Snodo fondamentale della riflessione è il processo di clericalizzazione dell’istituzione ecclesiastica e di sacralizzazione della figura del presbitero, l’anziano della comunità, presto divenuto “sacerdote”, esclusivo rappresentante del divino e suo tramite presso i fedeli. L’articolata ricostruzione storica risale alle prime comunità cristiane, quando «il battesimo abilitava a svolgere tutte le mansioni della comunità», raccontando il passaggio cruciale avvenuto nel III secolo d.C., quando «“sacro, sacerdote e sacrificio” formano un nucleo unitario che diventa il punto di vista interpretativo di tutto il messaggio evangelico e fondamento di tutto lo sviluppo teologico successivo». Da quel momento, «le varie facoltà vengono unificate nella stessa persona che diventa autorità, mentre la comunità dei fedeli perde progressivamente ogni ruolo, fino ad essere relegata solo al silenzio e all’obbedienza»; da quel momento, «la sintesi sacerdote-sacrificio-sacro costituisce la precomprensione secondo cui ogni aspetto del cristianesimo viene espresso».

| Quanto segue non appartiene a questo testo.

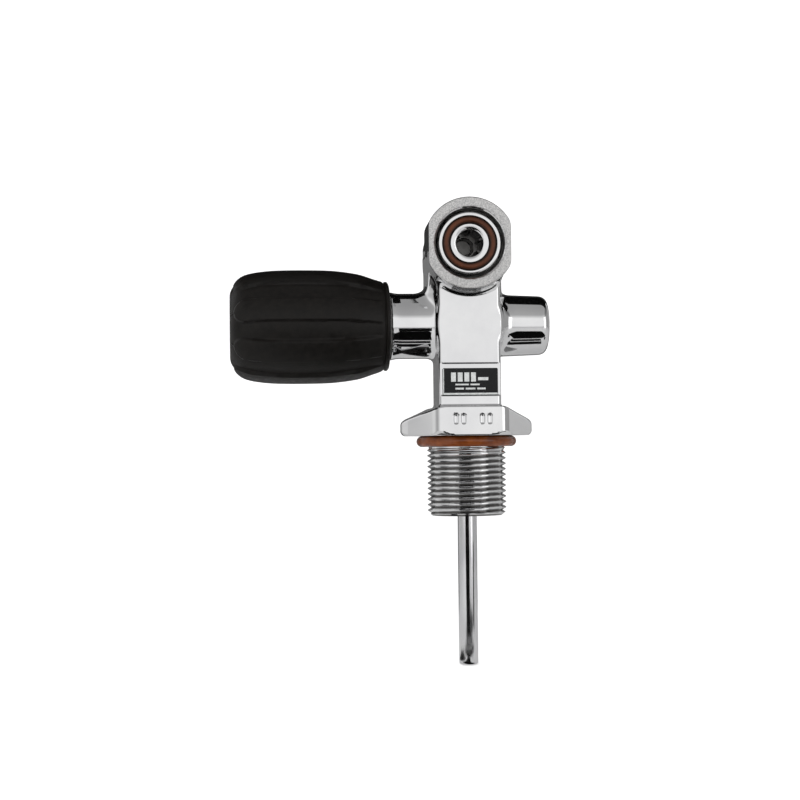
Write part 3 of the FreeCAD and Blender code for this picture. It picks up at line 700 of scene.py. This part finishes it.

Mencucci richiama allora l’esigenza di tornare al senso profondo del messaggio di Gesù, «il grande liberatore dall’oppressione religiosa». Nessuno, infatti, «chiede che si torni indietro nella storia, ma che si prenda coscienza della dimensione storica delle attuali strutture per liberarle dalla mummificazione sacrale e restituire alla comunità di fede la libertà di esprimersi secondo il linguaggio del proprio tempo e il proprio stile di vita». In questo senso, per Mencucci la modernità non è affatto un ostacolo per una Chiesa che recuperi il suo senso evangelico. Semmai una risorsa: Perché «le radici della modernità nella conquista della democrazia e nell’affermazione dei diritti umani si trovano proprio nel vangelo, anche se storicamente chi ha lottato per la conquista di questi diritti ha visto la Chiesa schierata dalla parte opposta della barricata». Per questo, «sento di vivere la mia esperienza di fede nella fedeltà al Vangelo e nella solidarietà con il mio tempo».
Quindi, per Mencucci, non si risolve il problema tentando semplicemente di ripristinare l’originario, ma di comprendere quanto dell’originale è essenziale e recuperabile. Un tentativo rivoluzionario, se si considera, spiega l’autore, che la Chiesa non è mai cambiata confrontandosi con il Vangelo, ma sempre perché costretta dalla forza dei suoi avversari. E sempre in ritardo.